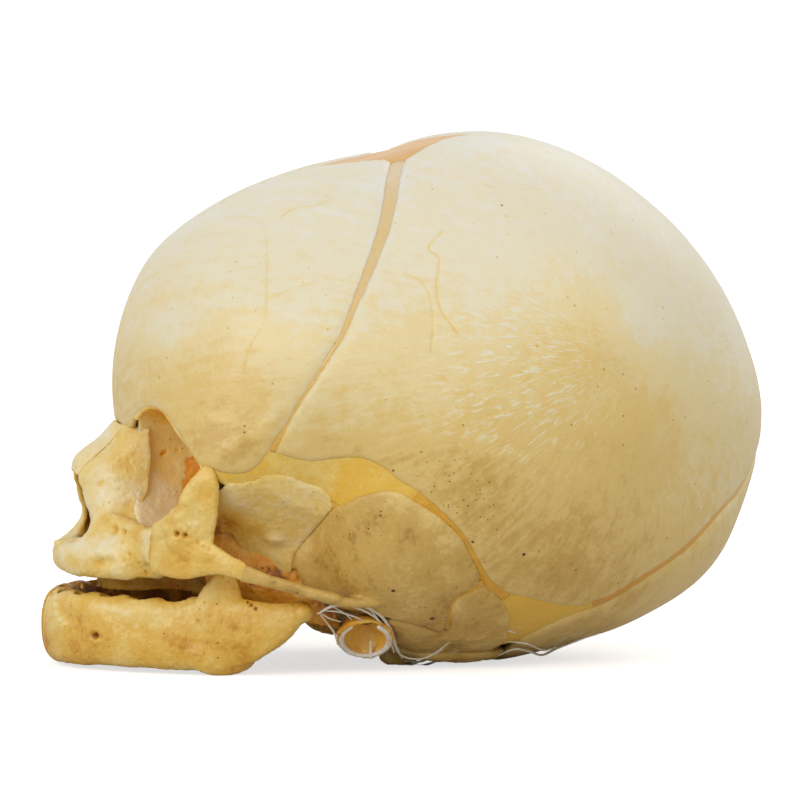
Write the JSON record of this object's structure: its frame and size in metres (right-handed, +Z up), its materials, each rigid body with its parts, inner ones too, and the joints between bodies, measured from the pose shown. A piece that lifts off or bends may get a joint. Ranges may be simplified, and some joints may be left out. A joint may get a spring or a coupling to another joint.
{
  "type": "fetal skull",
  "caption": "Dry fetal skull near term, built bone by bone, with open sutures, fontanelle membranes and a hinged mandible.",
  "frame": {"origin": "bottom centre of the bounding box, on the plane that the skull stands on", "axes": "-X is where the face looks, -Y is the skull's left side, +Z is up as the skull stands on a table"},
  "size_m": [0.1278, 0.0914, 0.0934],
  "materials": {
    "bone_pale": "dry ivory bone, satin",
    "bone_warm": "dry yellowed bone, satin",
    "bone_amber": "dry amber bone, satin",
    "membrane": "dried membrane, half gloss",
    "cartilage": "dried cartilage, half gloss"
  },
  "bodies": {
    "cranium": {"frontal_left": "bone_pale", "frontal_right": "bone_pale", "parietal_left": "bone_pale", "parietal_right": "bone_pale", "occipital_squama": "bone_pale", "temporal_squama_left": "bone_warm", "temporal_squama_right": "bone_warm", "petrous_left": "bone_amber", "petrous_right": "bone_amber", "tympanic_ring_left": "bone_warm", "tympanic_ring_right": "bone_warm", "greater_wing_left": "bone_warm", "greater_wing_right": "bone_warm", "sphenoid_body": "bone_amber", "occipital_basilar": "bone_amber", "clivus_cartilage": "cartilage", "occipital_lateral_left": "bone_amber", "occipital_lateral_right": "bone_amber", "metopic_suture": "membrane", "sagittal_suture": "membrane", "coronal_suture_left": "membrane", "coronal_suture_right": "membrane", "lambdoid_suture_left": "membrane", "lambdoid_suture_right": "membrane", "squamosal_suture_left": "membrane", "squamosal_suture_right": "membrane", "anterior_fontanelle": "membrane", "posterior_fontanelle": "membrane", "sphenoidal_fontanelle_left": "membrane", "sphenoidal_fontanelle_right": "membrane", "mastoid_fontanelle_left": "membrane", "mastoid_fontanelle_right": "membrane", "maxilla_left": "bone_warm", "maxilla_right": "bone_warm", "zygomatic_left": "bone_warm", "zygomatic_right": "bone_warm", "nasal_bone_left": "bone_warm", "nasal_bone_right": "bone_warm", "nasal_concha_left": "bone_amber", "nasal_concha_right": "bone_amber", "nasal_septum": "bone_amber", "vomer": "bone_amber", "lacrimal_left": "bone_amber", "lacrimal_right": "bone_amber", "ethmoid_labyrinth_left": "bone_amber", "ethmoid_labyrinth_right": "bone_amber", "palatine_left": "bone_amber", "palatine_right": "bone_amber", "jaw_pad_left": "cartilage", "jaw_pad_right": "cartilage"},
    "mandible": {"mandible_left": "bone_warm", "mandible_right": "bone_warm", "mandible_symphysis": "cartilage"}
  },
  "joints": [
    {"name": "jaw_hinge", "type": "hinge", "parent": "cranium", "child": "mandible", "pos_m": [-0.0213, 0, 0.0115], "axis": [0, -1, 0], "range_deg": [-2.5, 26]}
  ]
}
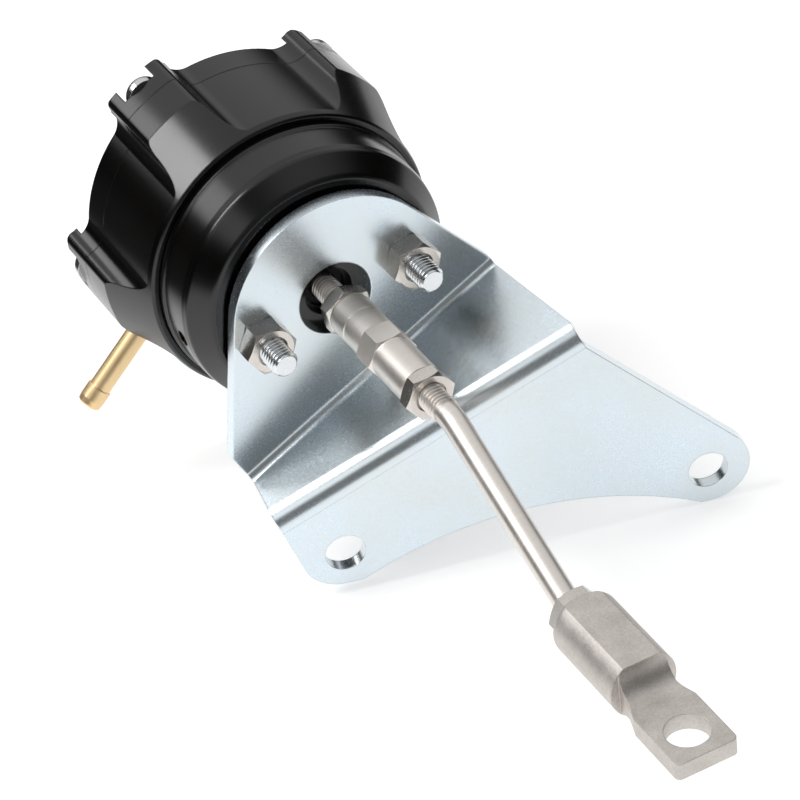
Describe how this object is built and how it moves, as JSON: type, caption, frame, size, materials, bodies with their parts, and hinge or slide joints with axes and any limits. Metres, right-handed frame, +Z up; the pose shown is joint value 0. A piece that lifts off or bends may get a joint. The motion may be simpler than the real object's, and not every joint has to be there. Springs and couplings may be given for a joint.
{
  "type": "turbo wastegate actuator",
  "caption": "Pneumatic actuator that opens a turbocharger's wastegate: a lobed canister on a bent mounting plate, with a sprung shaft, an adjuster sleeve, a bent link rod and an eyed rod end.",
  "frame": {"origin": "midway between the bracket's two bolt holes, on the seating face at the bracket's rear", "axes": "+Z up, across the two bolt holes and towards the canister; -Y along the actuator's shaft, out of its nose towards the rod end; +X to the right when looking at the nose"},
  "size_m": [0.1202, 0.1978, 0.099],
  "materials": {
    "black_anodised": "satin black anodised",
    "brass": "turned, bright",
    "seal_rubber": "matte",
    "screw_steel": "bright zinc plated",
    "plate_zinc": "bright bluish zinc plated sheet",
    "stud_zinc": "bright zinc plated",
    "nut_steel": "warm grey plated",
    "diaphragm_cloth": "rubber coated cloth",
    "piston_aluminium": "pressed",
    "spring_steel": "oiled",
    "clip_steel": "black phosphated",
    "bush_bronze": "sintered bronze",
    "rod_stainless": "polished stainless",
    "rod_end_steel": "satin stainless"
  },
  "bodies": {
    "housing": {"pressure_cap": "black_anodised", "clamp_collar": "black_anodised", "spring_housing": "black_anodised", "hose_barb": "brass", "port_seal": "seal_rubber", "cap_screws": "screw_steel", "mounting_studs": "stud_zinc", "stud_nuts": "nut_steel", "bracket": "plate_zinc", "diaphragm": "diaphragm_cloth", "outer_spring": "spring_steel", "inner_spring": "spring_steel", "spring_seat": "screw_steel", "shaft_bush": "bush_bronze", "shaft_wiper": "seal_rubber", "wiper_circlip": "clip_steel"},
    "shaft": {"piston": "piston_aluminium", "diaphragm_washer": "screw_steel", "piston_nut": "screw_steel", "actuator_shaft": "rod_stainless", "shaft_locknut": "nut_steel"},
    "adjuster": {"adjuster_sleeve": "rod_stainless"},
    "link": {"rod_locknut": "nut_steel", "link_rod": "rod_stainless", "rod_end_locknut": "nut_steel", "rod_end": "rod_end_steel"}
  },
  "joints": [
    {"name": "shaft_slide", "type": "slide", "parent": "housing", "child": "shaft", "axis": [0, -1, 0], "range_m": [0, 0.012], "stiffness_N_per_m": 8000, "springref_m": -0.015, "deforming": ["outer_spring", "inner_spring", "diaphragm"]},
    {"name": "adjuster_turn", "type": "hinge", "parent": "shaft", "child": "adjuster", "pos_m": [-0.0272, 0.00386, 0.053], "axis": [0, -1, 0], "range_deg": [0, 1080]},
    {"name": "link_extend", "type": "slide", "parent": "shaft", "child": "link", "axis": [0, -1, 0], "range_m": [0, 0.006]}
  ],
  "couplings": [
    {"joint": "adjuster_turn", "follows": "link_extend", "rad_per_m": 3141.6}
  ]
}
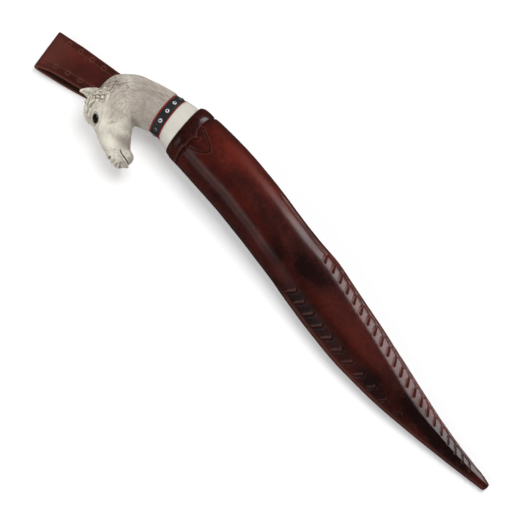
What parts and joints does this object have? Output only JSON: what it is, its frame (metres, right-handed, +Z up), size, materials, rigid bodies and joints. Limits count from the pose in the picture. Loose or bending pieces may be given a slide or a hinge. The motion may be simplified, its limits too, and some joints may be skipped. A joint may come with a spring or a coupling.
{
  "type": "sheathed knife",
  "caption": "Slim carving knife with a horse-head handle and studded collar, held in a long tapered tooled-leather sheath with a belt loop.",
  "frame": {"origin": "on the table, under the middle of the part's length and width as it lies on its back", "axes": "+X from the sheath's tip towards the belt loop, +Y towards the horse's muzzle, +Z up off the table"},
  "size_m": [0.3212, 0.0584, 0.03],
  "materials": {
    "leather": "gloss",
    "strap_leather": "satin",
    "liner_wood": "matte",
    "thread": "matte",
    "brass": "satin",
    "steel": "satin",
    "red_fibre": "satin",
    "bone": "satin",
    "black_band": "satin",
    "stud_chrome": "polished",
    "antler": "satin",
    "eye_glass": "gloss"
  },
  "bodies": {
    "sheath": {"sheath_leather": "leather", "blade_liner_front": "liner_wood", "blade_liner_back": "liner_wood", "back_seam_stitches": "thread", "loop_tail": "strap_leather", "loop_rivets": "brass"},
    "knife": {"blade": "steel", "bolster": "brass", "bolster_spacer": "red_fibre", "grip": "bone", "lower_red_spacer": "red_fibre", "collar_band": "black_band", "collar_studs": "stud_chrome", "upper_red_spacer": "red_fibre", "horse_head": "antler", "eye_left": "eye_glass", "eye_right": "eye_glass"},
    "belt_loop": {"belt_loop": "strap_leather"}
  },
  "joints": [
    {"name": "knife_draw", "type": "slide", "parent": "sheath", "child": "knife", "axis": [0.9982, 0, 0.0605], "range_m": [0, 0.21]},
    {"name": "loop_flex", "type": "hinge", "parent": "sheath", "child": "belt_loop", "pos_m": [0.0756, -0.01075, 0.0024], "axis": [-0.289, 0.9573, 0], "range_deg": [0, 60], "stiffness_Nm_per_rad": 0.08}
  ]
}
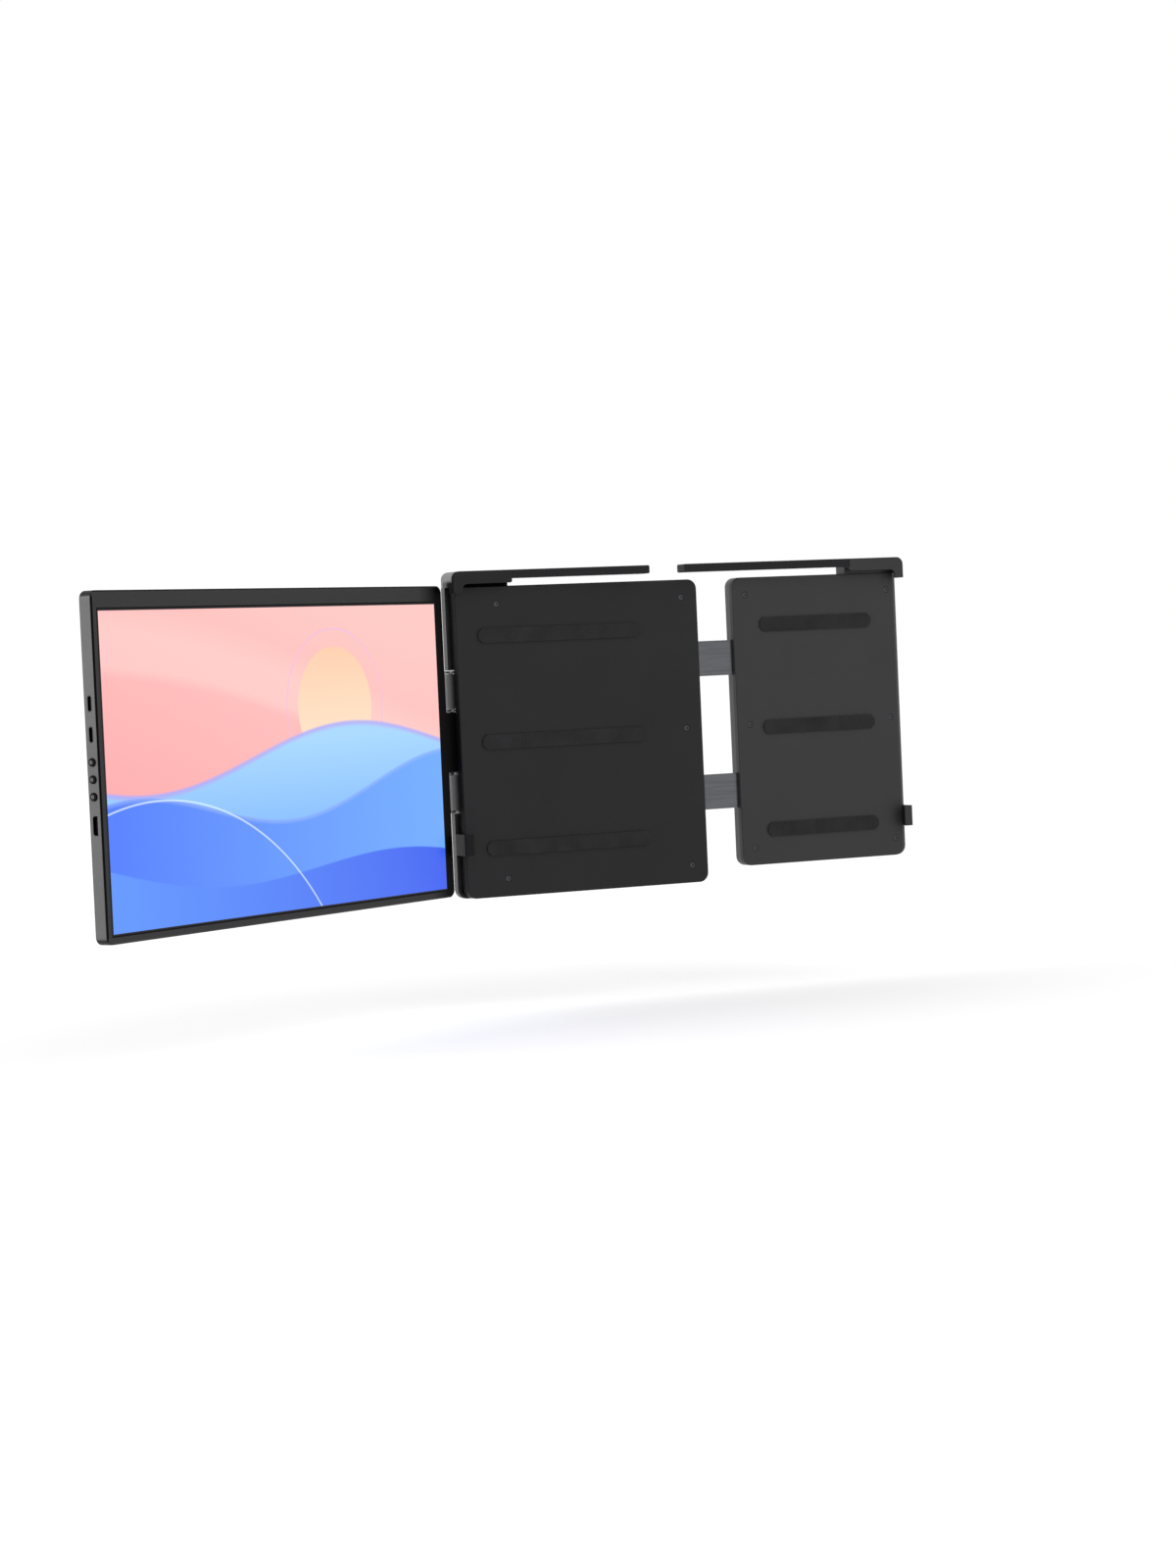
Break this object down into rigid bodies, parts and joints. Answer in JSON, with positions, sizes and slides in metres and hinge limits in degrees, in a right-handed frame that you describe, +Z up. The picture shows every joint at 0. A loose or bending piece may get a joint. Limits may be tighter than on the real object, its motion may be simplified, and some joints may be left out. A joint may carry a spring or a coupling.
{
  "type": "portable monitor",
  "caption": "Clip-on portable monitor: a frame hooks over a laptop's lid and stretches to its width; a slim screen turns about a geared hinge at its left edge.",
  "frame": {"origin": "middle of the middle seat pad's face, on which the back of the laptop's lid rests", "axes": "+X to the user's right along the lid, +Y away from the user behind the lid, +Z up along the lid"},
  "size_m": [0.5929, 0.1853, 0.1995],
  "materials": {
    "frame_plastic": "fine-grained dark grey plastic",
    "grip_plastic": "satin grey plastic",
    "bar_metal": "anodised grey aluminium",
    "soft_rubber": "soft black rubber",
    "guide_plastic": "white slide plastic",
    "rail_metal": "anodised grey aluminium",
    "hinge_metal": "black satin paint",
    "pin_steel": "turned steel",
    "screw_steel": "blackened steel",
    "screen_metal": "blasted and anodised grey aluminium",
    "bezel_plastic": "fine matt black plastic",
    "display_glass": null,
    "tray_metal": "plain sheet",
    "board_laminate": "green solder mask",
    "chip_plastic": "black moulding",
    "port_steel": "plated steel",
    "speaker_plastic": "black moulding",
    "button_plastic": "satin grey plastic"
  },
  "bodies": {
    "frame": {"back_shell": "frame_plastic", "front_cover": "frame_plastic", "left_corner_hook": "grip_plastic", "left_hook_lining": "soft_rubber", "left_top_bar": "bar_metal", "left_side_clip": "grip_plastic", "seat_pads": "soft_rubber", "rail_guides": "guide_plastic", "frame_hinge_brackets": "hinge_metal", "frame_hinge_shafts": "pin_steel", "stand_pins": "pin_steel", "frame_screws": "screw_steel"},
    "stand": {"stand_flap": "frame_plastic", "stand_foot": "soft_rubber"},
    "right_arm": {"arm_shell": "frame_plastic", "arm_cover": "frame_plastic", "slide_rails": "rail_metal", "rail_stops": "guide_plastic", "right_corner_hook": "grip_plastic", "right_hook_lining": "soft_rubber", "right_top_bar": "bar_metal", "right_side_clip": "grip_plastic", "arm_pads": "soft_rubber", "arm_screws": "screw_steel"},
    "hinge_link": {"hinge_links": "hinge_metal", "hinge_link_caps": "hinge_metal", "hinge_spine": "frame_plastic"},
    "screen": {"screen_back_shell": "screen_metal", "front_bezel": "bezel_plastic", "display_panel": "display_glass", "backlight_tray": "tray_metal", "main_board": "board_laminate", "board_chips": "chip_plastic", "display_connector": "chip_plastic", "usb_c_ports": "port_steel", "mini_hdmi_port": "port_steel", "button_switches": "chip_plastic", "speakers": "speaker_plastic", "screen_hinge_brackets": "hinge_metal", "screen_hinge_shafts": "pin_steel"},
    "power_button_body": {"power_button": "button_plastic"},
    "up_button_body": {"up_button": "button_plastic"},
    "down_button_body": {"down_button": "button_plastic"}
  },
  "joints": [
    {"name": "screen_hinge", "type": "hinge", "parent": "hinge_link", "child": "screen", "pos_m": [-0.07584, 0.01019, 0], "axis": [0, 0, 1], "range_deg": [-106.17, 11.33]},
    {"name": "link_hinge", "type": "hinge", "parent": "frame", "child": "hinge_link", "pos_m": [-0.0696, 0.012, 0], "axis": [0, 0, 1], "range_deg": [-106.17, 11.33]},
    {"name": "arm_slide", "type": "slide", "parent": "frame", "child": "right_arm", "axis": [1, 0, 0], "range_m": [-0.022, 0.085]},
    {"name": "stand_hinge", "type": "hinge", "parent": "frame", "child": "stand", "pos_m": [0.022, 0.013, -0.0902], "axis": [-1, 0, 0], "range_deg": [0, 150]},
    {"name": "power_button_press", "type": "slide", "parent": "screen", "child": "power_button_body", "axis": [0.8449, 0.5349, 0], "range_m": [0, 0.0005], "stiffness_N_per_m": 1500, "springref_m": -0.0003},
    {"name": "up_button_press", "type": "slide", "parent": "screen", "child": "up_button_body", "axis": [0.8449, 0.5349, 0], "range_m": [0, 0.0005], "stiffness_N_per_m": 1500, "springref_m": -0.0003},
    {"name": "down_button_press", "type": "slide", "parent": "screen", "child": "down_button_body", "axis": [0.8449, 0.5349, 0], "range_m": [0, 0.0005], "stiffness_N_per_m": 1500, "springref_m": -0.0003}
  ],
  "couplings": [
    {"joint": "link_hinge", "follows": "screen_hinge", "ratio": 1}
  ]
}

* * *

*Required task:* Count the lines of the data that contain the string "between", and reply with that number alone.

*Finished task:* 2